Si le gouvernement grec essaye de parvenir à un nouvel arrangement avec la Troïka sur base d’un nouveau Memorandum destiné à satisfaire ses exigences, le gouvernement tournerait inévitablement le dos aux désirs du peuple grec exprimés par le massif «NON» du référendum. Il n’a pas le droit ou bien le mandat de prendre de telles mesures.
Xekinima appelle SYRIZA a être consistant avec ses promesses préélectorales et anti-austérité, en rompant avec l’austérité tout en adoptant un programme socialiste.

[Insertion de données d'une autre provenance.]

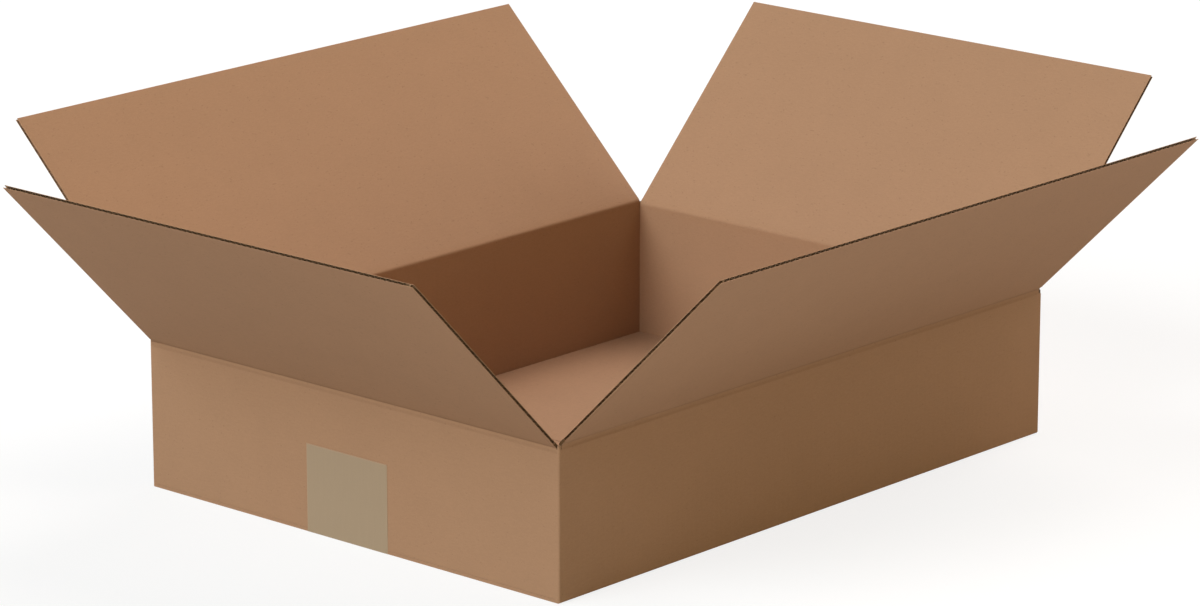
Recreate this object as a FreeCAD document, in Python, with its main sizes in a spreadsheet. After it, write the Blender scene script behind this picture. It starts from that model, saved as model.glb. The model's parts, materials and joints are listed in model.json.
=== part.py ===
import FreeCAD, Part

# Open corrugated cardboard box: a shallow regular slotted carton, standing upright
# with its four top flaps splayed outwards and its bottom taped shut.
# Millimetres. The origin is on the floor below the middle of the box,
# with the long walls along X, the short walls along Y, and Z up.

import os

import Sketcher

# Driving dimensions

SIZES = {
    # Outer walls, measured over the board
    "box_length": 340.0,
    "box_width": 254.0,
    # Height of the fold between the walls and the top flaps
    "fold_height": 71.0,
    # Corrugated board: its caliper, its two liners and the fluted medium between them
    "board": 1.5,
    "liner": 0.2,
    "medium": 0.2,
    "flute_pitch": 3.3,
    # How deep the cut edges are open
    "flute_mouth": 5.0,
    "side_channel": 1.6,
    # Top flaps, from the fold to the cut edge
    "flap_depth": 125.5,
    # Lean outwards from upright, of the flaps on the long walls and on the short walls
    "side_lean_angle": 45.4,
    "end_lean_angle": 44.5,
    # The furthest lean outwards, which sets the slope on top of the walls
    "furthest_angle": 120.0,
    # Scored folds: how far the score is pressed into each face, and how far it reaches
    # from the fold into wall and flap
    "score_depth": 0.3,
    "score_reach": 2.2,
    # Running gaps at the folds, beside the flaps and between the two bottom layers
    "fold_gap": 0.1,
    "slot_gap": 0.1,
    "layer_gap": 0.1,
    # Gap where the bottom flaps meet in the middle
    "seam_gap": 0.8,
    # Outside radius of the folded corners and of the folds under the long walls
    "corner_radius": 1.0,
    # Glue tab inside the box at the closing corner
    "tab_length": 30.0,
    "tab_taper": 8.0,
    "tab_headroom": 3.0,
    # Depth of the notch beside the raw end of the closing panel
    "joint_notch": 0.7,
    # Packing tape along the bottom seam and up both short walls
    "tape_width": 50.0,
    "tape_rise": 41.6,
    "tape_film": 0.12,
    "tape_offset": 1.0,
    "tape_play": 0.1,
}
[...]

Ceci inclus le refus de payer la dette ; l’imposition de contrôles sur les flux de capitaux ; l’instauration du monopole d’Etat sur le commerce extérieur; la nationalisation des banques et des secteurs-clés de l’économie sous le contrôle et la gestion démocratiques des travailleurs; le renversement de la politique d’austérité en assurant à chacun un bon travail, des revenus décents, la gratuité des soins de santé et de l’enseignement. Il faut planifier démocratiquement l’économie pour qu’elle serve les besoins du peuple et non ceux des profits des capitalistes. Cette réorganisation socialiste de la société devrait voir la fin des crises économiques, de la pauvreté endémique, du chômage et de l’émigration forcée.
Afin de parvenir à ce but, il est essentiel de construire une politique de classe indépendante au sein et à l’extérieur de SYRIZA. A la suite des rassemblements de masse de la semaine dernière à travers toute la Grèce, il faut approfondir et étendre la participation active des travailleurs et des jeunes dans la lutte contre la Troïka et pour une alternative socialiste. Cela signifie que des assemblées populaires et des comités de base doivent être établis sur les lieux de travail et dans les quartiers.
Le gouvernement devrait aussi appeler les travailleurs et les jeunes à travers toutes l’Europe à se battre ensemble contre l’austérité et pour une Europe socialiste.